The mindset behind sustainable growth

Sustainable growth in the wedding industry is rarely built through urgency alone. It comes from a clear method, a refined client experience and the patience to develop expertise before trying to scale. The professionals who last are usually the ones who understand both sides of the work: the beauty that clients see and the structure that makes that beauty possible.

For students, this is where a premium course can make the difference. It does not replace personal responsibility, but it gives a framework, vocabulary and professional discipline. Instead of collecting disconnected tips, learners can build a coherent way of thinking about wedding branding, client trust and long-term business value.

Useful resources and further reading

The original French article included several useful references.
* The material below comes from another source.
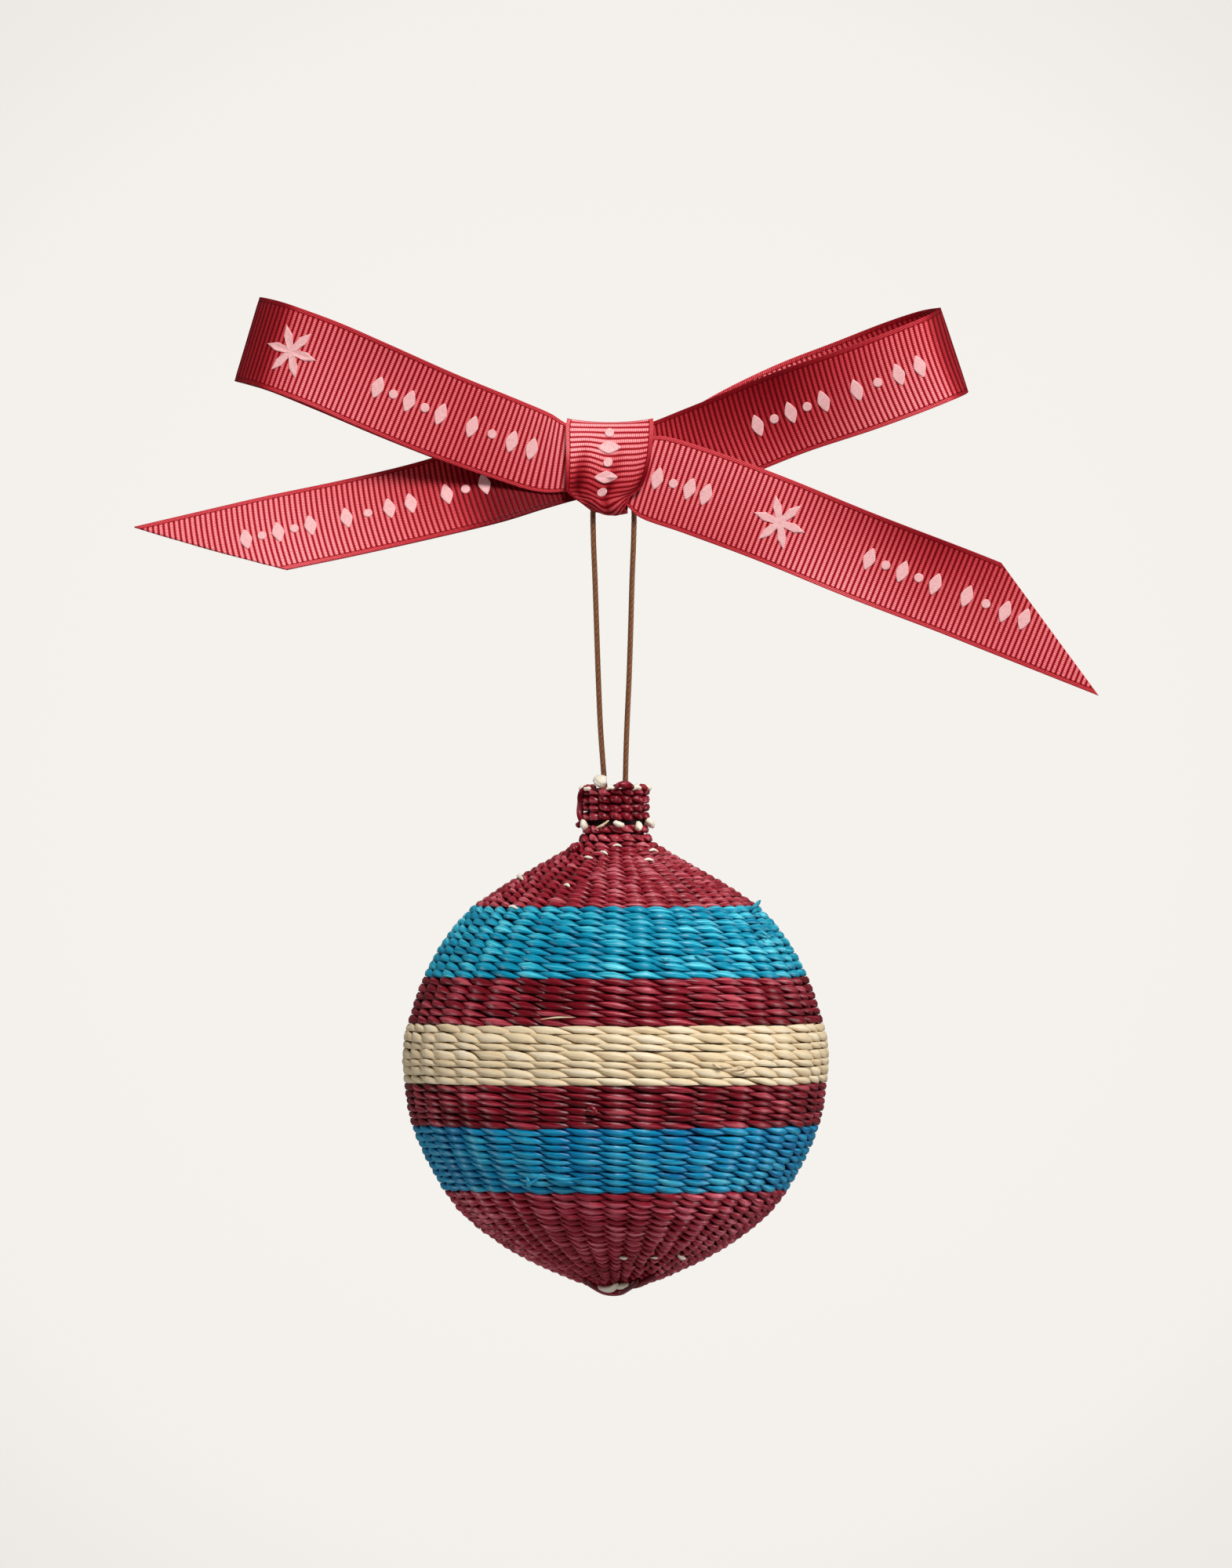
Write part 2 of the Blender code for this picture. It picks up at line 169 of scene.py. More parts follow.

They are preserved here with clearer, English-language anchor text so readers can continue their research without breaking the flow of the article.

Frequently asked questions

Is wedding branding the same as a logo?

No. A logo is one element of branding, but wedding branding also includes positioning, tone of voice, client experience, values, services, imagery and reputation.

Why is branding important for wedding planners?

Branding helps couples understand the style, level and personality of the service. It supports trust, differentiation, pricing and conversion.

Can a small wedding business have a premium brand?

Yes. Premium branding is not about size; it is about coherence, clarity, service quality and the ability to create a refined client experience.

How often should I update my wedding brand?

The brand should be reviewed regularly, especially after a launch or season, but it should not change constantly. Refinement is better than frequent reinvention.

A refined next step

Wedding branding is the art of making a business understandable, desirable and trustworthy. For planners, designers and officiants, it is one of the strongest tools for attracting aligned couples and building a sustainable premium presence.